Loyalty to the group has clearly thrived among its members long after graduation, as the reunion events this weekend brought together 103 members out of a total of 192 alumni, according to Tom Leyden, BC ’94. The ages of current and former Bostonians in attendance ranged from 18 to 54 and alumni hailed from all across the country to celebrate 35 years of the Bostonians. Packing into one section, the group also attended Friday night’s Red Bandanna football game against Virginia Tech

In the early afternoon on Saturday, alumni split into groups based on their graduation year to rehearse songs they had sung together during their time at BC. Leyden, who helps coordinate alumni events, said he corresponded with alumni before this weekend and publicized the reunion. Members organized themselves by generation in order to reacquaint themselves with their favorite tunes and prepare the evening’s lineup of 17 songs. 

“That’s always the thing that’s always been key about this group,” Leyden said. “We know that … when it’s time to shine, we better be ready.”

When it was showtime, alumni and their families trickled into Devlin 008 and groups of people gathered outside to enjoy refreshments. There were plenty of pleasantly surprised greetings, long handshakes, and hugs in the lecture hall aisles as people found their seats for the show. 

The lights dimmed and the first group of Bostonians, a cohort of members who attended BC in the early ’90s, gathered in the front of the room to kick off the night. After tuning their voices to the sound of the original Bostonian pitch pipe, the group sang its rendition of “Love The One You’re With” by Crosby, Stills & Nash. 

Two of the founding members were in the first crowd. Elisa Vela Ferguson and Julie Temple Stan, both BC ’90, reflected on what it’s like to come to the reunions and see how the group has flourished since its inaugural year. 

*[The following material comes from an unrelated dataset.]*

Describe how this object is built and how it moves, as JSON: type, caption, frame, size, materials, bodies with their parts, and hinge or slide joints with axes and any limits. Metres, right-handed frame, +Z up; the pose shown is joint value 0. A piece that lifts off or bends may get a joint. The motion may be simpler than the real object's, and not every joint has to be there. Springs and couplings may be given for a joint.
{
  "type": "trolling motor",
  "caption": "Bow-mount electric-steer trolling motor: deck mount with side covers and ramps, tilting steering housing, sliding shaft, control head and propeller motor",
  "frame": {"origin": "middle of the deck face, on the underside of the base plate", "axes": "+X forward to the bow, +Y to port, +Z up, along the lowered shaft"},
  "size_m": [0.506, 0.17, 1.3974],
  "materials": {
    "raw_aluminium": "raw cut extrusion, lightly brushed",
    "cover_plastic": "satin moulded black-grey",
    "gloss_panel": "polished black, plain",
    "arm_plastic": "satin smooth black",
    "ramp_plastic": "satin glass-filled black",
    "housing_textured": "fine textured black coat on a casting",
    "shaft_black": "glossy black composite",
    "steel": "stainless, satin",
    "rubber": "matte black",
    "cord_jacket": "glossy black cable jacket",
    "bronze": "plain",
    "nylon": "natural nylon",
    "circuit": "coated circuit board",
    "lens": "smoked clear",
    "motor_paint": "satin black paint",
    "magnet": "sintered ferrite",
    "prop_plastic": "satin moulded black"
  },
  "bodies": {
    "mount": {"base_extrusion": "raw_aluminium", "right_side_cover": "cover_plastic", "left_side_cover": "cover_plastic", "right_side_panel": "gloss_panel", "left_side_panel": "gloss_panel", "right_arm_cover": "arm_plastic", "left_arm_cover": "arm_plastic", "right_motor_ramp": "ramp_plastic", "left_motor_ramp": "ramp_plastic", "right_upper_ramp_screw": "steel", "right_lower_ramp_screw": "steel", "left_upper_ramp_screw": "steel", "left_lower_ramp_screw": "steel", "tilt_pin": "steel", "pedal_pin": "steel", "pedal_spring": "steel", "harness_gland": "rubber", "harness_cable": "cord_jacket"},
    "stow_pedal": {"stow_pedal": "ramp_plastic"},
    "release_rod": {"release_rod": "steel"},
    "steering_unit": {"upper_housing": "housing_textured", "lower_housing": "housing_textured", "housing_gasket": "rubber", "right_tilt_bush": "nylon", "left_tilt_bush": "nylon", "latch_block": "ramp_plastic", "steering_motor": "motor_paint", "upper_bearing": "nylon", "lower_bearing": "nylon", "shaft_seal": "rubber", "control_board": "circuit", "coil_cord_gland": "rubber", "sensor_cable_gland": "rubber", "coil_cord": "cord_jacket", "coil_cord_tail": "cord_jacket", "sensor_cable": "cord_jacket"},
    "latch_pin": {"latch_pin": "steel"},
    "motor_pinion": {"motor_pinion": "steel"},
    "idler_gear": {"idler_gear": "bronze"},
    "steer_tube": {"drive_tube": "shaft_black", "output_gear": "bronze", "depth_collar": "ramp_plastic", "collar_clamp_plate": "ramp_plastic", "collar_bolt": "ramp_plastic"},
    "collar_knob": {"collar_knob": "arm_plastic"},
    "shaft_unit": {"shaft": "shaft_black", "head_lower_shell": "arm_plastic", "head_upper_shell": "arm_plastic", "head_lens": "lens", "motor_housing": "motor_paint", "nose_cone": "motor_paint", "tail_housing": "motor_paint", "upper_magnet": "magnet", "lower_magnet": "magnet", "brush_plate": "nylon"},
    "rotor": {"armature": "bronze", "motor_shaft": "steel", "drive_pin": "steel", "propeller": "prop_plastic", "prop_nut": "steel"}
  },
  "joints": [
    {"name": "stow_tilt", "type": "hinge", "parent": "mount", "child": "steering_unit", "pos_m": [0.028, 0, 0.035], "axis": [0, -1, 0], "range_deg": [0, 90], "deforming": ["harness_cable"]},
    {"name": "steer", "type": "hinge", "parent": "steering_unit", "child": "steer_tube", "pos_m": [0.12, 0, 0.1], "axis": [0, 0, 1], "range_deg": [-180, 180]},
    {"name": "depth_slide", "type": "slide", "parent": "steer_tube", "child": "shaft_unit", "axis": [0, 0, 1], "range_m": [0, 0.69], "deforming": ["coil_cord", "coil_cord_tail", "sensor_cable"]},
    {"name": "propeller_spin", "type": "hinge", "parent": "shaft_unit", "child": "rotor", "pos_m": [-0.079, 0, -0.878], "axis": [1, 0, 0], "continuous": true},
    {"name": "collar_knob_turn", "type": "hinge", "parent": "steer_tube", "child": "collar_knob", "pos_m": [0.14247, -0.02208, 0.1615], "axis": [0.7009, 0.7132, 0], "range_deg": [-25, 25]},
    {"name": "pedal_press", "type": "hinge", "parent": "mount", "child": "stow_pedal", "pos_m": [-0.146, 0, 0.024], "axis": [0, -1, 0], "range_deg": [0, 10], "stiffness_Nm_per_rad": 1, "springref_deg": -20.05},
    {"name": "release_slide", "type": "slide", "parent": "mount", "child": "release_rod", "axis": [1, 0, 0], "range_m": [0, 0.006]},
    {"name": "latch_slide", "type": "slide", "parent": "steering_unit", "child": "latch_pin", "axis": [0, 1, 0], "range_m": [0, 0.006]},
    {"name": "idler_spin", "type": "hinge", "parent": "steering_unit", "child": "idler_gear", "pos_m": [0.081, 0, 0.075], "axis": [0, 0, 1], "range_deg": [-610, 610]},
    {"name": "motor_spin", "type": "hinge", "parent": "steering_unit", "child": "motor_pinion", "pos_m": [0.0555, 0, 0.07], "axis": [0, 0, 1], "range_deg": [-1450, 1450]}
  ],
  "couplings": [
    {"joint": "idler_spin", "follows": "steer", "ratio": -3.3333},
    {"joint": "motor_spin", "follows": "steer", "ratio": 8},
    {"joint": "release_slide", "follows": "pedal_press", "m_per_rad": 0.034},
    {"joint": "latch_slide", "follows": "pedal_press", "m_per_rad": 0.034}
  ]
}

“We’re just overjoyed and proud of the work and love that has gone into 35 years of Bostonians,” Stan, who was also the first music director for the Bostonians, said. 

The show continued as different eras of Bostonians huddled together—bouncing to their beats and singing through smiles. Alumni who graduated from the late ’90s to the early 2000s performed a moving rendition of “Parachute” by Guster, sending chills through the audience. The classes of 2008 to 2013 sang “Boondocks” by Little Big Town, evoking shouts of encouragement from the crowd. Before turning the spotlight over to the current Bostonians, the classes of 2014 to 2017 sang some pop selections such as “Dancing On My Own” by Robyn. The most recent graduates, from 2019 and on, performed their arrangement of “Friends” by Francis and the Lights. 

The Bostonians showed their true admiration for each other’s voices all night as they yelled their praise down to the crooning performers. When the troop of 15 current Bostonians gave its performance, the crowd cheered the loudest they had all night. Belting out the lyrics to “Finesse” by Bruno Mars, Etinnah Garcia, co-music director and MCAS ’23, received a standing ovation. Many of the alumni expressed how impressed they were with the progress the group has shown over the years. 

“They are leagues ahead of, you know, probably where we were back in the 2000s,” Genevieve Reiner Mills, BC ’00, said. “And they just keep evolving and getting better and better.”

Demonstrating the continual growth of the program, the current group of Bostonians released its six-track EP, Closer to the Heart, on Friday. Wieber said that the short album was a culmination of four years of planning and coordination, the track list includes the group’s moving arrangement of “Something In the Way” by Jorja Smith and a haunting cover of “I Found” by Amber Run. Earlier in the week, the group gathered on Thursday night for a release party—counting down the minutes until the album was available on streaming platforms. 

At the end of the show on Saturday, all the alumni filed down the stairs to gather again at the front of the hall. Staying loyal to their reunion tradition, the mass of Bostonians sang “True Colors” by Cyndi Lauper. As they swayed and bounced along together, the sense of family that has united their community for the last 35 years was on display. 

“It goes so much further than just in the rehearsal room like we want to see each other do our best in the classroom and our other extracurricular interests, just like in life in general,” McBride said. “So it’s really special to be able to do something that I love, but also be able to do it with people who are already amazing.” 

The final notes of the song rang through the hall, but no one wanted to stop singing. As they started with “Love the One You’re With” once again, the group’s mantra rang true: “Once a Bostonian, always a Bostonian.”